Gentherapie – tut sich da was?
Eine Heilung von Hämophilie, das wäre was.
Für meinen Großvater, der seinerzeit selbst an Hämophilie litt und der sich einen Großteil seines Lebens mit ahnungslosen Ärzten und fragwürdigen Behandlungsmethoden herumschlug, wäre das eine unglaubliche Aussicht gewesen. Vor einigen Jahren noch hätte ich noch nicht daran geglaubt, aber: Für mich, seinen Enkel, ist die Befreiung von Hämophilie kein bloßer Traum mehr.
Seit nunmehr zwanzig Jahren spricht man unter Patienten und Ärzten von einer Heilsbringerin: von der Gentherapie. Ihre Prophezeiung verspricht nicht weniger als die Heilung von Hämophilie, ein für alle Mal.
Wie funktionert Gentherapie, wie ist der Stand der Forschung, wann kann man mit ihrem Einsatz rechnen?
Bei der Gentherapie der Hämophilie statten Mediziner die Zellen eines Patienten mit der Fähigkeit aus, funktionsfähigen Gerinnungsfaktor zu bilden. Leidet dieser Patient nämlich an Hämophilie, können seine Zellen dies nicht – der Grund ist ein fehlerhaftes Gen. Die Ärzte müssen dieses Gen durch ein gesundes, also voll funktionstüchtiges Faktor-Genom ersetzen.
Dafür reicht schon eine einmalige Infusion: In die Leber, wo der Faktor für die Blutgerinnung entsteht, schleusen die Mediziner ein harmloses Virus. Dieses Virus transportiert neues Erbgut, das neue Faktor-Gen. Das wiederum besitzt die Informationen, die es braucht, um den fehlenden Faktor im Blut herzustellen.
Ob die Gentherapie schon in wenigen Jahren als Standardverfahren gelten wird, hängt vor allem von zwei Aspekten ab: Zu allererst, natürlich, wie gut sie funktioniert. Aber auch davon, ob es Nebenwirkungen gibt, wie viele und wie gut sie zu behandeln sind. So zeigen zeigen sich in laufenden Studien etwa erhöhte Leberwerte, die man aber mit einer zeitlich befristeten Cortisondosis therapieren kann.
Je optimaler also die Wirkung und je geringer die Nebenwirkungen, umso mehr Patienten kommen für eine Gentherapie in Frage und umso schneller wird die Gentherapie zum Standard. Die Mediziner zeigen sich bereits zuversichtlich – die Technik bei den Gentherapien hat sich in den letzten zwanzig Jahren rasant entwickelt.

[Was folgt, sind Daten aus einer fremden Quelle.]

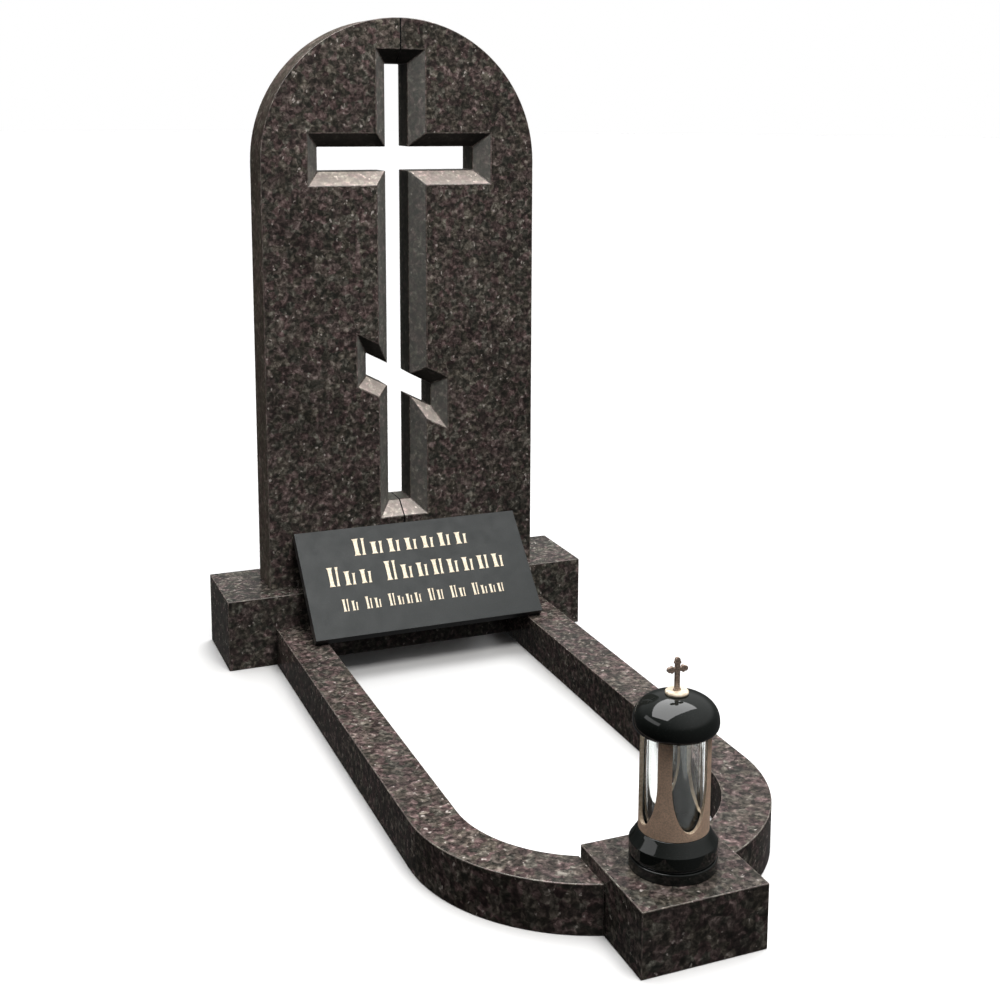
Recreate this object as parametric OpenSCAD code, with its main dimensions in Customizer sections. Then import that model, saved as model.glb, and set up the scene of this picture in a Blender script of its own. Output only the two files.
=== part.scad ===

Bereits in den nächsten fünf Jahren, so glauben Forscher, könnte man mit ausgefeilten Gentherapien starten. Das wird dann Patienten betreffen, die den Versuch wirklich wagen wollen und das „Risiko“ einer neuen Therapieform, das dann noch besteht, mittragen. In zehn Jahren dann sind die Techniken noch ausgereifter – und Kinder mit einer Hämophilie könnten vielleicht sofort therapiert werden. Sie würden eine Gentherapie erhalten und dann nie wieder über diese Krankheit reden.
Ich hätte meinem Großvater gewünscht, dass er das noch miterlebt. Leider ist er schon seit einigen Jahren nicht mehr bei uns. Ich denke aber: Er würde sich für mich freuen, und für alle Menschen, die heute noch an Hämophilie leiden.